Sometimes catastrophizing joins forces with other nefarious thinking traps, such as:
Rumination: obsessive thinking about our distress (as opposed to its solutions)
Helplessness: feeling powerless when facing a negative situation
Causes of Catastrophizing
Why do we do catastrophize? There are many causes.
For starters, when we’re in a state of fear and/or anxiety, we’re more prone to catastrophizing. (See my article, “Getting Good at Overcoming Fear.”)
Also, our catastrophizing is often worse when we place extra importance on someone or something. When we value something greatly, like our relationship with a partner or our position in a social hierarchy, we can develop a hyped-up fear of losing it.
In addition, ambiguity can amp up the catastrophizing quotient. If, for example, we get a message from our spouse or boss that reads, “We need to talk,” it may cause our catastrophe circuits to go haywire.
The Problem with Catastrophizing
“Anxiety’s like a rocking chair. It gives you something to do, but it doesn’t get you very far.” – Jodi Picoult
There are big downsides to catastrophizing. At its worst, it can:
- fill us with harmful (and unnecessary) emotions
- take time and thought away from the actual situation we’re in (and its potential solutions)
- amplify our self-doubt
- lead to paralysis and inaction
- give us the illusion that the worst case is our new normal
- contribute to a victim mentality that gets us nowhere
- prevent us from experiencing contentment and happiness
- become a destructive lifelong habit unless we nip it in the bud
“Deal with your negative patterns before they become habits because habits are hard to break.”
– Germany Kent
12 Ways to Stop Catastrophizing
Thankfully, we don’t have to be passive victims of whatever thought-streams appear in our heads.
There are many things we can do to reduce or eliminate catastrophizing.
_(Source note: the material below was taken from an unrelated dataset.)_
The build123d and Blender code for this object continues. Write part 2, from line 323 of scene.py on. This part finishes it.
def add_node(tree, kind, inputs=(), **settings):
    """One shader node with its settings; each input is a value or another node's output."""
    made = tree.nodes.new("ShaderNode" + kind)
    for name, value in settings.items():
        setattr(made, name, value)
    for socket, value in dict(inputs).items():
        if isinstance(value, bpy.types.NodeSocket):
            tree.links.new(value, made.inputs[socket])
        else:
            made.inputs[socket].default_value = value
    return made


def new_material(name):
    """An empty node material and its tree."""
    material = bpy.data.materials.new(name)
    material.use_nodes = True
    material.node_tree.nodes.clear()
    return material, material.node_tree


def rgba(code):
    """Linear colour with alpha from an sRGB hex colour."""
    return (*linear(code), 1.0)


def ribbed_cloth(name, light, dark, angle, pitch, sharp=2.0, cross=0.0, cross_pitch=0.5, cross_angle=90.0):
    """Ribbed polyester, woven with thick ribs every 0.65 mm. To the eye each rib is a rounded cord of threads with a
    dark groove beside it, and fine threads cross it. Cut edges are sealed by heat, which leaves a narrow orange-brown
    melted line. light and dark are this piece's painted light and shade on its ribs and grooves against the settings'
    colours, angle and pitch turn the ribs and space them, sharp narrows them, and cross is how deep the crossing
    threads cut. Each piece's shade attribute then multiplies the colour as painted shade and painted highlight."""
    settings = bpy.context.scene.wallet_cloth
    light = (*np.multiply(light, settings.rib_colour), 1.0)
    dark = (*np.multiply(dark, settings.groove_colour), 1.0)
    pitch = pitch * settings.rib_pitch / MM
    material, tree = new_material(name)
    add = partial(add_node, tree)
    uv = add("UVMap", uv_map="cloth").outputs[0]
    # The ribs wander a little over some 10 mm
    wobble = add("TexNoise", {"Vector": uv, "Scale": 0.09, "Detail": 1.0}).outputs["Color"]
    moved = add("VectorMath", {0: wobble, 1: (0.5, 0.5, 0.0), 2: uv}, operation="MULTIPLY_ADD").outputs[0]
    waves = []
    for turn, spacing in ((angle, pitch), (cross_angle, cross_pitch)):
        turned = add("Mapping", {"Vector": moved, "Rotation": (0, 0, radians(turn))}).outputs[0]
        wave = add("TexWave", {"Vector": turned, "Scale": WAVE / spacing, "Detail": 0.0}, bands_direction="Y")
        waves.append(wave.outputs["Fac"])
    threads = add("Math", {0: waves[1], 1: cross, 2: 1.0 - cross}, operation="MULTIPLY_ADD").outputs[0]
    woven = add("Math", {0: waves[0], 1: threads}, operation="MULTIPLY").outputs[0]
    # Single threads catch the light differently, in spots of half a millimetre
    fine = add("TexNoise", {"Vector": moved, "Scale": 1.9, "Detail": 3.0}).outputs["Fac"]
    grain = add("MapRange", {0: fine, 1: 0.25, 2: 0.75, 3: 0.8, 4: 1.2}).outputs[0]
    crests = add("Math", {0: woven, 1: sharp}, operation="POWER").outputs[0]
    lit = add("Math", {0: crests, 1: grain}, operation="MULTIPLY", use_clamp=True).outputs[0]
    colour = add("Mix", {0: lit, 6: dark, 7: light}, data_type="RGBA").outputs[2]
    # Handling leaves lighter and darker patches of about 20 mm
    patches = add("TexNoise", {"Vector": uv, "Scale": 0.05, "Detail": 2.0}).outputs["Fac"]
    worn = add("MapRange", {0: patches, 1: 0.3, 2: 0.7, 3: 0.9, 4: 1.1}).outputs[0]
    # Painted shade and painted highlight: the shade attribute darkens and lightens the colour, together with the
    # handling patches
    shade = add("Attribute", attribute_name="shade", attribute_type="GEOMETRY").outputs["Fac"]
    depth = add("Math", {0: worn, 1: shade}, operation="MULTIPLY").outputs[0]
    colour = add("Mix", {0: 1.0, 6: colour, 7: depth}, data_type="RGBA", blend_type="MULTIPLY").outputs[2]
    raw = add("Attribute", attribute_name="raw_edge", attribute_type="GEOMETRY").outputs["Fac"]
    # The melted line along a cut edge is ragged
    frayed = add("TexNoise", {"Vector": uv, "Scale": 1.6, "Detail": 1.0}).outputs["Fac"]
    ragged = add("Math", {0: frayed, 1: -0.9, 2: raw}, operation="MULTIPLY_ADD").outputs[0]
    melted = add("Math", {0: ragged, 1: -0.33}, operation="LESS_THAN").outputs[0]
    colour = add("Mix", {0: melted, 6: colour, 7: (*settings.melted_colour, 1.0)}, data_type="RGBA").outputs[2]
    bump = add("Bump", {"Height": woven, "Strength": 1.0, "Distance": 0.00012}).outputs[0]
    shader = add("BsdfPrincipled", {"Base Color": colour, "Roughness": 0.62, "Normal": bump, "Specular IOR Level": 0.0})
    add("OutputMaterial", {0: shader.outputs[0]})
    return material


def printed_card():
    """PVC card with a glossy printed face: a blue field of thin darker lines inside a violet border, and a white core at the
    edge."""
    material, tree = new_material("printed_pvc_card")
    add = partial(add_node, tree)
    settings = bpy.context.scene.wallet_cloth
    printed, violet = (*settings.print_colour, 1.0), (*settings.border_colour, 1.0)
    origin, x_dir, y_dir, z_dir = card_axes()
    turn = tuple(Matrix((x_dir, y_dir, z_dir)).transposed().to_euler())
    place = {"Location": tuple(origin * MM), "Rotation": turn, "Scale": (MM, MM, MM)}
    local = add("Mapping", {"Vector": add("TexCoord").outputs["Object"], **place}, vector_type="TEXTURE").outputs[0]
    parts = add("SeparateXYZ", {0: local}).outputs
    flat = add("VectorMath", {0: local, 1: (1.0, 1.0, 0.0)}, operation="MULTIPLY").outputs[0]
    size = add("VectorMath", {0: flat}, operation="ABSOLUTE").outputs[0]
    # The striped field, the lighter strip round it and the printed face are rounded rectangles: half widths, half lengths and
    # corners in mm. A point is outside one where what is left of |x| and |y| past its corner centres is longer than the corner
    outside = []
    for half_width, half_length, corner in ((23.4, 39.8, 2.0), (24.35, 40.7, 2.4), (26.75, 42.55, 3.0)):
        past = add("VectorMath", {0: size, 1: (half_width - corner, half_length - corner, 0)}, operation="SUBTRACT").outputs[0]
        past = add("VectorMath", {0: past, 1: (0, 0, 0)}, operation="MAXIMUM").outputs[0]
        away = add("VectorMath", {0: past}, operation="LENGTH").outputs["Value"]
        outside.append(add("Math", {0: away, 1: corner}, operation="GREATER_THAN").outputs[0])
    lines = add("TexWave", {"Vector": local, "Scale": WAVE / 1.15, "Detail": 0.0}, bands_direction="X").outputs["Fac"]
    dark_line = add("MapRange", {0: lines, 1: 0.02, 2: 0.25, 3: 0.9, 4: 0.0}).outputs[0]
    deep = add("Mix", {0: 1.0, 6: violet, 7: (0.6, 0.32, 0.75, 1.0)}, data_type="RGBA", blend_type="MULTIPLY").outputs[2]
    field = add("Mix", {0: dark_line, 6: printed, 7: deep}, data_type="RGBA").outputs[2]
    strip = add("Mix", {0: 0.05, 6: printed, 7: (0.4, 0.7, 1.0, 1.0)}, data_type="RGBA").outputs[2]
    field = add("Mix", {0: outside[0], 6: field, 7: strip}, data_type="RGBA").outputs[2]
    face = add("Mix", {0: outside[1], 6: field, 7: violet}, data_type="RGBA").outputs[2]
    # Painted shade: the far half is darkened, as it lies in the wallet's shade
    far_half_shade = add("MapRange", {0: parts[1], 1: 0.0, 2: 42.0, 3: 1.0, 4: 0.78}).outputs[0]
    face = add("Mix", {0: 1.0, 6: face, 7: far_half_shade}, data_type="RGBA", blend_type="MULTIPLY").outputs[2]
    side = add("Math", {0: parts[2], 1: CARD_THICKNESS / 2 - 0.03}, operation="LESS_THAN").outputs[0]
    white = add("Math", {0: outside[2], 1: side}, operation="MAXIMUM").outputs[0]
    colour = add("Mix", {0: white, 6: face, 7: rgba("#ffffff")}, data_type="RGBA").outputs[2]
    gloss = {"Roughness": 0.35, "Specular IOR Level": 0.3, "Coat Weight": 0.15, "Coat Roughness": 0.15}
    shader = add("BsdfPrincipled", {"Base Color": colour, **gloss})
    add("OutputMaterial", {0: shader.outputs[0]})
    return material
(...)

Here are twelve of them:
- acknowledge that bad things happen to all of us
- recognize when we’re engaging in catastrophizing (mindfulness and meditation techniques can help make such awareness easier over time)
- place our experiences into perspective
- consider a range of possible outcomes—from positive to neutral to mildly negative ones and not just disasters
“Supposing a tree fell down, Pooh, when we were underneath it?”
“Supposing it didn’t,” said Pooh after careful thought. Piglet was comforted by this.
--A.A. Milne, English poet and playwright - reframe thoughts from negative to positive ones (e.g., opportunities to learn and grow)
- recall situations in which we’ve coped with and overcome negative events
- lean on trusted relationships—and community—to provide support, encouragement, and perspective when needed
- focus more on helping and serving others and less on how things are going for ourselves
- think about the things we can control, letting go of things we can’t
- command ourselves to stop catastrophizing (some people actually benefit from speaking the words out loud, e.g., “Stop catastrophizing!”)
- use positive affirmations (constructive statements that we repeat to ourselves to condition our brain for clarity and success)
- engage in regular self-care practices, such as maintaining good sleep routines, exercising often, taking frequent breaks throughout the day, breathing deeply, enjoying hobbies, and getting out into nature
“God, grant me the serenity to accept the things I cannot change; courage to change the things I can; and wisdom to know the difference.” -the Serenity Prayer
In the end, we all experience bad things in life. The key is to avoid making them worse by magnifying our negative thinking about them. Instead, why not take productive action to avoid or address them?